What to produce
Quote every line as given.
▬▬▬▬▬▬
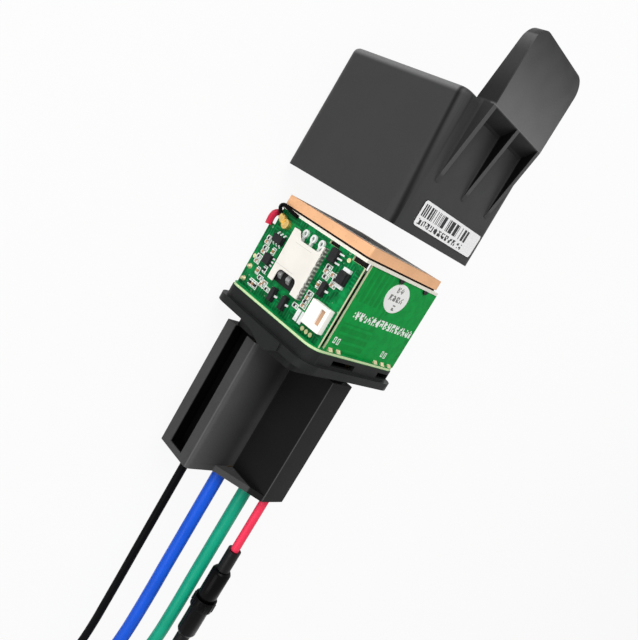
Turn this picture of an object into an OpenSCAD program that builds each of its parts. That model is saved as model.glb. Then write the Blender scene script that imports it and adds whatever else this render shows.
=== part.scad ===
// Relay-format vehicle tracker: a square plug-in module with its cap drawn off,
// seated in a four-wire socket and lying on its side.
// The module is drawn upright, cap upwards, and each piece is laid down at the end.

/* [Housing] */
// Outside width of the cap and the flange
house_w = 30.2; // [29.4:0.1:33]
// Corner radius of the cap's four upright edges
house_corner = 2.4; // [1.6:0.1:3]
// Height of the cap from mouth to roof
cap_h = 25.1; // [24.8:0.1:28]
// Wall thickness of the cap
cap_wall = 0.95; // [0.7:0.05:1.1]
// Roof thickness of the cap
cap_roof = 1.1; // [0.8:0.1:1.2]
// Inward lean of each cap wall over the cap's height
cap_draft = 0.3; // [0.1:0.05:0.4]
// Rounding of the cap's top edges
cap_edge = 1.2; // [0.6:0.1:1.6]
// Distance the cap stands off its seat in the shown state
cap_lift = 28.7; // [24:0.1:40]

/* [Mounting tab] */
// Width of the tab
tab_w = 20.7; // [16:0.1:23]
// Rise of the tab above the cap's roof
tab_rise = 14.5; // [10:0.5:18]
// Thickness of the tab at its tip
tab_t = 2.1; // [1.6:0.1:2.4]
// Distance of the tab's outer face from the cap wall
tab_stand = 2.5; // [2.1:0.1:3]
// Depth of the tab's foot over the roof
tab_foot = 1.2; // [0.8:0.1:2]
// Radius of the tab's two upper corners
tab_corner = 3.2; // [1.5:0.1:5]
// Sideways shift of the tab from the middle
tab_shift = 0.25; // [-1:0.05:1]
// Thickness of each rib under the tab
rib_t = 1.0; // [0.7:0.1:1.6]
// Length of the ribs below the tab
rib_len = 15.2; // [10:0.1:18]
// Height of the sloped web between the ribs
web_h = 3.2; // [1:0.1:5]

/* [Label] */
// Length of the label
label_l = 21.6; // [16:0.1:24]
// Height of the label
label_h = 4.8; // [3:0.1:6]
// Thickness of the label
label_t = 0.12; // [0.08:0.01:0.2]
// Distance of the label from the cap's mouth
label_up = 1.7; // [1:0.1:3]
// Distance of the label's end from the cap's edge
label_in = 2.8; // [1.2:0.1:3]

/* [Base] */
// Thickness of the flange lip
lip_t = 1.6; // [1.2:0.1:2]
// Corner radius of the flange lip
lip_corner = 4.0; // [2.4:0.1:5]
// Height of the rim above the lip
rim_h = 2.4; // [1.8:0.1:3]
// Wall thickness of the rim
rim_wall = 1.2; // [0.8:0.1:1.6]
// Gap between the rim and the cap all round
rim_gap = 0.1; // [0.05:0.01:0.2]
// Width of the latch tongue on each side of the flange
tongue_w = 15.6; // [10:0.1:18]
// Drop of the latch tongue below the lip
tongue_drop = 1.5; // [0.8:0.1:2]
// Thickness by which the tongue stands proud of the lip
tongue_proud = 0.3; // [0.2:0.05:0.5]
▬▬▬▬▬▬
Full answer
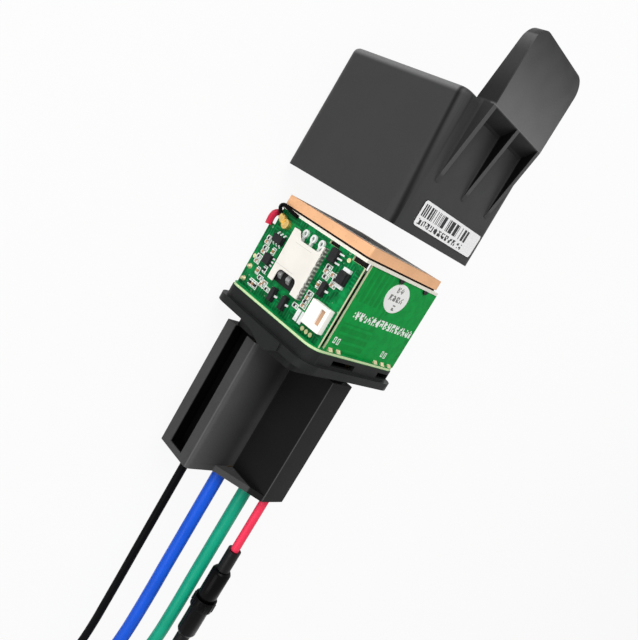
Turn this picture of an object into an OpenSCAD program that builds each of its parts. That model is saved as model.glb. Then write the Blender scene script that imports it and adds whatever else this render shows.
=== part.scad ===
// Relay-format vehicle tracker: a square plug-in module with its cap drawn off,
// seated in a four-wire socket and lying on its side.
// The module is drawn upright, cap upwards, and each piece is laid down at the end.

/* [Housing] */
// Outside width of the cap and the flange
house_w = 30.2; // [29.4:0.1:33]
// Corner radius of the cap's four upright edges
house_corner = 2.4; // [1.6:0.1:3]
// Height of the cap from mouth to roof
cap_h = 25.1; // [24.8:0.1:28]
// Wall thickness of the cap
cap_wall = 0.95; // [0.7:0.05:1.1]
// Roof thickness of the cap
cap_roof = 1.1; // [0.8:0.1:1.2]
// Inward lean of each cap wall over the cap's height
cap_draft = 0.3; // [0.1:0.05:0.4]
// Rounding of the cap's top edges
cap_edge = 1.2; // [0.6:0.1:1.6]
// Distance the cap stands off its seat in the shown state
cap_lift = 28.7; // [24:0.1:40]

/* [Mounting tab] */
// Width of the tab
tab_w = 20.7; // [16:0.1:23]
// Rise of the tab above the cap's roof
tab_rise = 14.5; // [10:0.5:18]
// Thickness of the tab at its tip
tab_t = 2.1; // [1.6:0.1:2.4]
// Distance of the tab's outer face from the cap wall
tab_stand = 2.5; // [2.1:0.1:3]
// Depth of the tab's foot over the roof
tab_foot = 1.2; // [0.8:0.1:2]
// Radius of the tab's two upper corners
tab_corner = 3.2; // [1.5:0.1:5]
// Sideways shift of the tab from the middle
tab_shift = 0.25; // [-1:0.05:1]
// Thickness of each rib under the tab
rib_t = 1.0; // [0.7:0.1:1.6]
// Length of the ribs below the tab
rib_len = 15.2; // [10:0.1:18]
// Height of the sloped web between the ribs
web_h = 3.2; // [1:0.1:5]

/* [Label] */
// Length of the label
label_l = 21.6; // [16:0.1:24]
// Height of the label
label_h = 4.8; // [3:0.1:6]
// Thickness of the label
label_t = 0.12; // [0.08:0.01:0.2]
// Distance of the label from the cap's mouth
label_up = 1.7; // [1:0.1:3]
// Distance of the label's end from the cap's edge
label_in = 2.8; // [1.2:0.1:3]

/* [Base] */
// Thickness of the flange lip
lip_t = 1.6; // [1.2:0.1:2]
// Corner radius of the flange lip
lip_corner = 4.0; // [2.4:0.1:5]
// Height of the rim above the lip
rim_h = 2.4; // [1.8:0.1:3]
// Wall thickness of the rim
rim_wall = 1.2; // [0.8:0.1:1.6]
// Gap between the rim and the cap all round
rim_gap = 0.1; // [0.05:0.01:0.2]
// Width of the latch tongue on each side of the flange
tongue_w = 15.6; // [10:0.1:18]
// Drop of the latch tongue below the lip
tongue_drop = 1.5; // [0.8:0.1:2]
// Thickness by which the tongue stands proud of the lip
tongue_proud = 0.3; // [0.2:0.05:0.5]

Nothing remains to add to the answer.